Tate Tanks Stages An Over Sixties Silver Action Feminist Performance

Silver Action

On 3 February 2013, hundreds of women over the age of sixty will converge on The Tate Tanks in Bankside to participate in ‘Silver Action’, a live and unscripted performance conceived by artist Suzanne Lacy. This is the first event in the BMW Tate Live series for 2013.

UK-based women who took part in significant activist movements and protests from the 1950s to 80s will share their personal stories in a series of workshops, culminating in a day-long public performance on 3 February. Visitors to The Tanks will hear diverse groups of women engaged in discussion about their experiences and the impact and results of their actions as they walk among them. Live documentation – film, social media and text – will also be projected in real time onto the walls of The Tanks.

The Ford sewing machinist strike of 1968, which led to the Equal Pay Act 1970; the Miss World demonstration of 1970; the Grunwick dispute from 1976 to 1978;and the Greenham Common women’s peace camp campaign for nuclear disarmament in the 1980s are among the types of movements with which the participants of Silver Action have been involved. Each has attempted to transform the contemporary social landscape and the relationship between government, corporations and working people in the UK.

Silver Action will explore current themes in social and political discourse such as aging, activism, social media and the role of personal commitment to the public agenda through the activist histories of British women, many of whom are now in, or entering, old age and facing new challenges. It will champion the inclusion and social relevance of older women and offer new ways of looking at the ageing experience and the role of women in social transformation.

Silver Action follows the installation of Suzanne Lacy’s Crystal Quilt 1985-87 at Tate Modern in 2012. Crystal Quilt was initially conceived and experienced as a performance work, when 430 women over the age of sixty gathered in a Minneapolis shopping centre to share their views on growing older. The performance was broadcast live on television and was the culmination of the Whisper Minnesota Project, a three-year public artwork empowering and giving a voice to older women from diverse ethnic and social backgrounds.

BMW Tate Live is a four-year partnership between BMW and Tate, which focuses on live performance and interdisciplinary art both in the gallery and online.

BMW Tate Live is curated by Catherine Wood, Curator, Contemporary Art and Performance, Tate and Capucine Perrot, Assistant Curator, Tate Modern. Silver Action is produced with contributions from Dr Margaretta Jolly, Project Director of Sisterhood and After: The Women’s Liberation Oral History Project and advisors include the London School of Economics Gender Studies Institute and Forster Communications.
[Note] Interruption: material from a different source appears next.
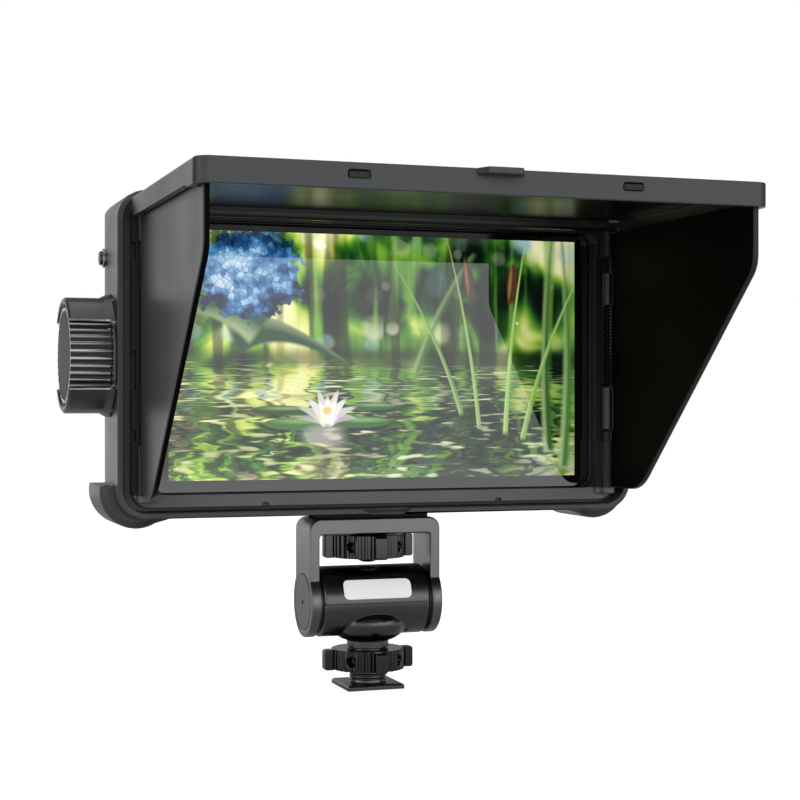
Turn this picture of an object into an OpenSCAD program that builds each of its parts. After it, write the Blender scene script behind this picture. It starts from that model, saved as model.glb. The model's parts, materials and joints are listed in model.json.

Suzanne Lacy (USA, b1945) has worked collaboratively with artists and communities since the 1970s. Her work includes installations, video, and large-scale performances that frequently focus on social themes. Recently she has shown The Tattooed Skeleton at the Museo Nacional Centro Reina Sofia in Madrid; Prostitution Notes at the Serpentine Marathon; Anyang Women’s Agenda in Anyang, Korea; The Skin of Memory Revisited at the Medellin Biennale; Three Weeks in January for the Getty Pacific Standard Time Performance and Public Art Festival; Storying Rape for the Liverpool Biennial and The Crystal Quilt, a recent acquisition to the Tate Collection. She is currently working on a long term project in Bristol, The University of Local Knowledge with the Arnolfini Gallery and the Knowle West Media Centre. Also known for her writing, Lacy edited the influential Mapping the Terrain: New Genre Public Art, published in 1995 by Bay Press and has recently released Leaving Art: Writings on Performance, Politics, and Publics, 1974-2007 by Duke University Press. Suzanne Lacy: Spaces Between is a monograph by Sharon Irish, published by University Minnesota Press. Lacy is the Chair of the Graduate Public Practice Program at Otis College of Art and Design in Los Angeles.

Sisterhood and After: The Women’s Liberation Movement Oral History Project has recorded the memories of 60 activists and intellectuals in women’s movements across the UK. Their stories bring to life the struggles and successes of feminists from the 1960s to the 1980s in the first comprehensive, public collection of interviews with this pioneering generation. The oral history will be permanently archived at The British Library, in partnership with The Women’s Library and the University of Sussex in 2013.